I have always liked to write. When I was a teenager, I wrote seven novels or something like that, then burned them all. In the last few years, I have had three books published, most noteworthy Mix Press’ I Hate the Man that Runs this Bar. I used to work as a journalist for the Calgary Herald and have had a lot of articles published in various magazines. Some people credit me with inventing the “tour diary,” in which on the road fiascoes are turned into laugh goldmines.
Since the early days of designing album covers, I have always enjoyed visual arts. I like sculpting, but better yet, I love painting, and use it as a form of relaxation while touring. It also captures memories of places I go better than any other way, including writing, which I think is interesting because I don’t do realistic paintings. Last year, I sold a few paintings, but [I] am kind of burned out on selling art because of my music business involvement, and would rather keep this side of my personality a kind of private thing.
What do you think you’d be doing if the music thing hadn’t worked out as well as it has?
Other careers I think would be good for me would be making films, writing screenplays, gardening and landscaping, [and] archeology. One friend of mine wants me to sell long distance service.
Who have been major influences on your life? Have there been any significant events in your life that you think really contributed to making you the person you are today?
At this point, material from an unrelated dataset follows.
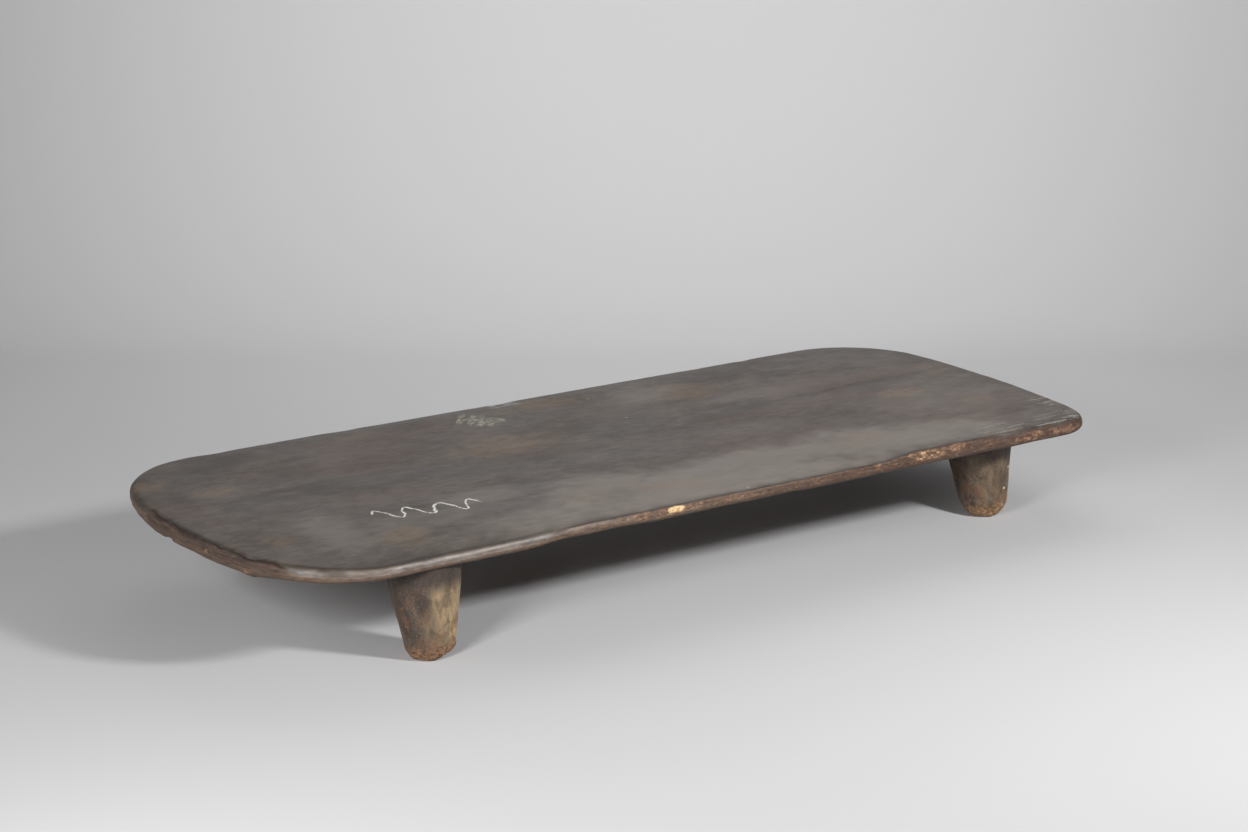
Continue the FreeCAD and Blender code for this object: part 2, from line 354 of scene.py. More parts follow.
def top_level(plan):
    """Height of the worn top: a long hollow, a valley, a fall to the front edge and tool waves."""
    x, y = plan[..., 0], plan[..., 1]
    reach = (x / HOLLOW_HALF_LENGTH) ** 2 + (y / HOLLOW_HALF_WIDTH) ** 2
    hollow = HOLLOW_DEPTH * np.clip(1 - reach, 0, 1) ** 0.8
    valley_y = 70 * MM + 8 * MM * np.sin(x / 0.31)
    valley = VALLEY_DEPTH * bump_at(y, valley_y, VALLEY_HALF_WIDTH) * within(x, -0.75, 0.88, 0.1)
    fall = FALL_DEPTH * within(x, -1.1, FALL_END, 0.06)
    fall += STEEP_FALL_DEPTH * within(x, -0.86, STEEP_END, 0.06)
    fall = fall * np.clip(1 - (HALF_WIDTH + y) / FALL_WIDTH, 0, 1) ** 2
    flat = on_plan(plan)
    waves = 1.0 * MM * smooth_noise(flat, (0.55, 0.25, 1), 1)
    waves += 0.22 * MM * smooth_noise(flat, (0.12, 0.085, 1), 2)
    ripples = 0.12 * MM * smooth_noise(flat, (0.040, 0.026, 1), 3)
    return TOP - TOP_DROP - hollow - valley - fall + waves + ripples


def underside_level(plan):
    """Height of the underside: flatter than the top, with deeper adze marks."""
    flat = on_plan(plan)
    waves = 1.0 * MM * smooth_noise(flat, (0.4, 0.2, 1), 4)
    marks = 1.5 * MM * np.abs(smooth_noise(flat, (0.085, 0.05, 1), 5))
    return UNDERSIDE + 1.5 * MM + waves + marks


def edge_character(points):
    """How each station of the edge is worn: 0 to 1 for each kind, and a wandering noise.

    Along the front it goes from polished, through fading, to crisp and then rounded off. At the
    left end it is broken ragged.
    """
    x, y = points.T
    front = smoothstep(-y, 0.30, 0.37)
    return {
        "front": front,
        "polished": within(x, -0.945, -0.42, 0.04) * front,
        "ragged": smoothstep(-x, 0.89, 0.95) * within(y, -0.315, 0.125, 0.02),
        "crisp": front * within(x, -0.40, 0.66, 0.05),
        "fading": 0.55 * within(x, -0.45, -0.26, 0.06) * front,
        "rounded": front * within(x, 0.66, 1.1, 0.06),
        "wander": smooth_noise(on_plan(points), (0.16, 0.16, 1), 6),
    }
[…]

My father and mother were big influences. From my mother, I learned the rewards of hard work and the importance of a work ethic and a sense of responsibility. From my father, I learned to appreciate the arts and to get joy from them, despite the fact that in the typical macho environment of that day and age such pursuits were considered “queer.” Another enormous influence would be my wife, Emmy, who influences everything I do. Raising three daughters with her — an experience still in progress — has been one of the biggest developments in my life. From my children I learn new things every day. For example, if I had the wisdom of my daughter Molly when I was 13, it would have saved me a lot of trouble. I get a lot of personal advice from her all the time.